Existe una referencia, facilitada por Antonio Palomino, biógrafo de los pintores españoles, que indica que hacia 1670 el rey de España, Carlos II, ofreció a Murillo la posibilidad de trasladarse a Madrid para trabajar allí como pintor de corte. No sabemos con exactitud si tal referencia es cierta, pero el hecho es que Murillo permaneció en Sevilla hasta el final de su vida. Y este final aconteció en 1682 cuando vivía en el que fue su último domicilio en la parroquia de Santa Cruz. Informa el mencionado Palomino que, estando Murillo dedicado a pintar un gran lienzo para el retablo de la iglesia de los capuchinos de Cádiz, se cayó del andamio que tenía levantado en su taller para realizar la pintura, quedando muy maltrecho y falleciendo a los pocos meses, exactamente el día 3 de abril del mencionado año, siendo enterrado en la iglesia de Santa Cruz. 
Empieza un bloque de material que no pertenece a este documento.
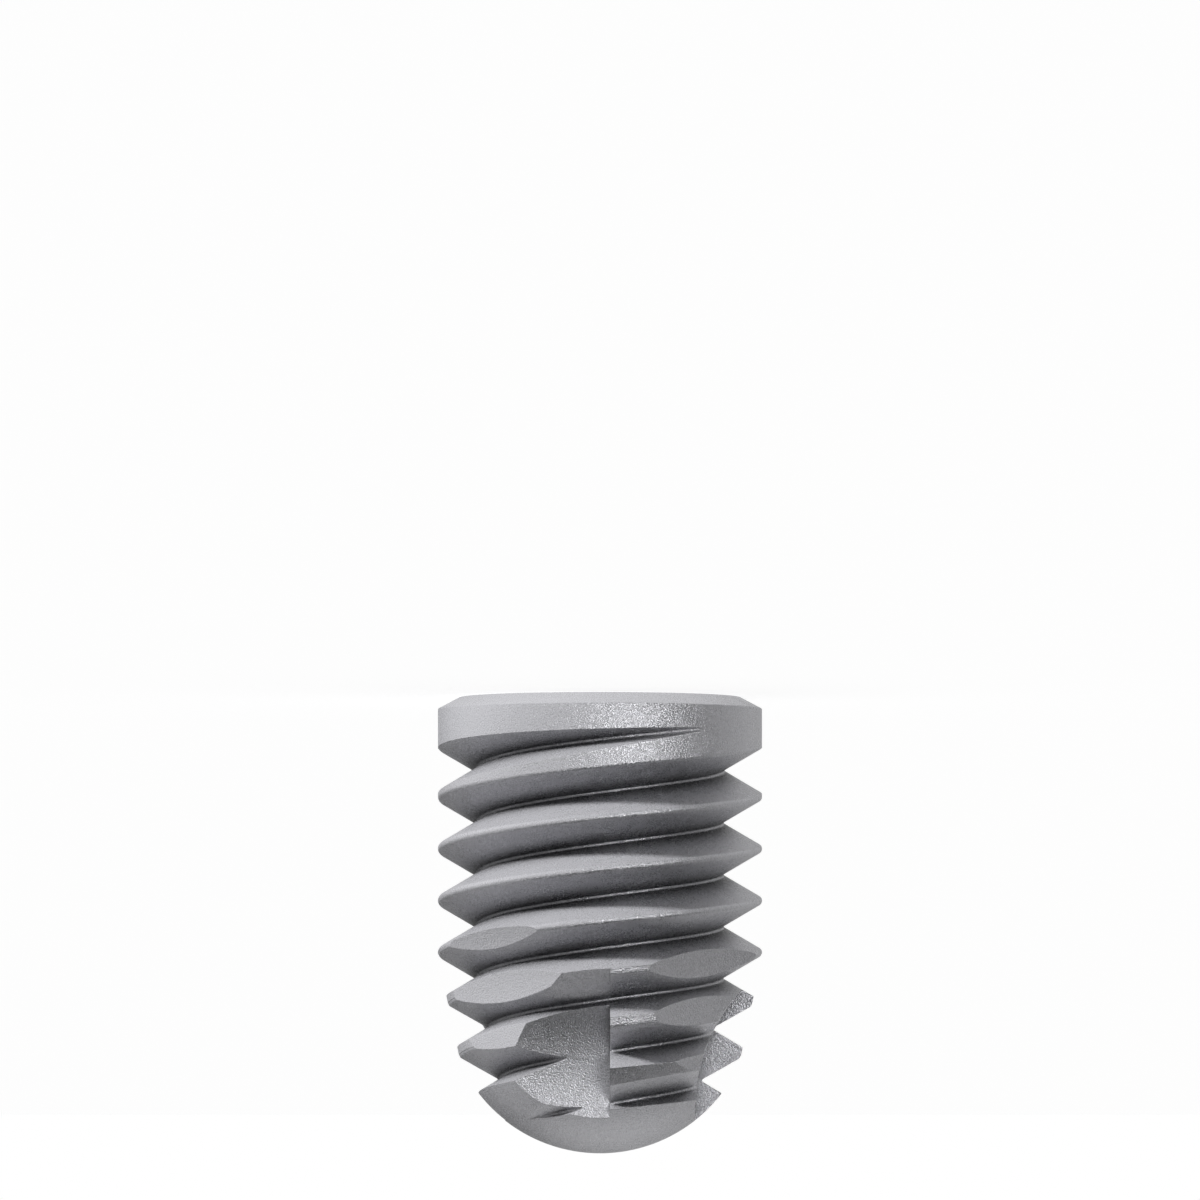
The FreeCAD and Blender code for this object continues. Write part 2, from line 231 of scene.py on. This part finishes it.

A pesar de haber sido hombre famoso y popular, son muy escasos los documentos y referencias que nos hablan de Murillo. La mayor parte de los datos que conocemos referentes a su personalidad nos los proporciona Palomino, cuando menciona que fue «no solo favorecido del cielo por la eminencia de su arte, sino por las ­dotes de su naturaleza, de buena per­sona y de amable trato, humilde y modesto». Estas leves referencias concuerdan perfectamente con la fisonomía que evidencian los dos ­autorretratos que Murillo realizó, uno en edad juvenil y otro ya en su madurez; en ambos puede constatarse que fue persona inteligente y despierta, dotado de una profundidad intelectual que le permitió traducir en pintura el universo religioso y el ámbito social que le envolvía con serena amabilidad y pausada percepción; sosiego y bondad parecen ser virtudes que emanaron de su temperamento, las cuales, unidas a una notoria sensibilidad artística, le permitieron ser perfecto intérprete de los ideales religiosos y sociales de su época.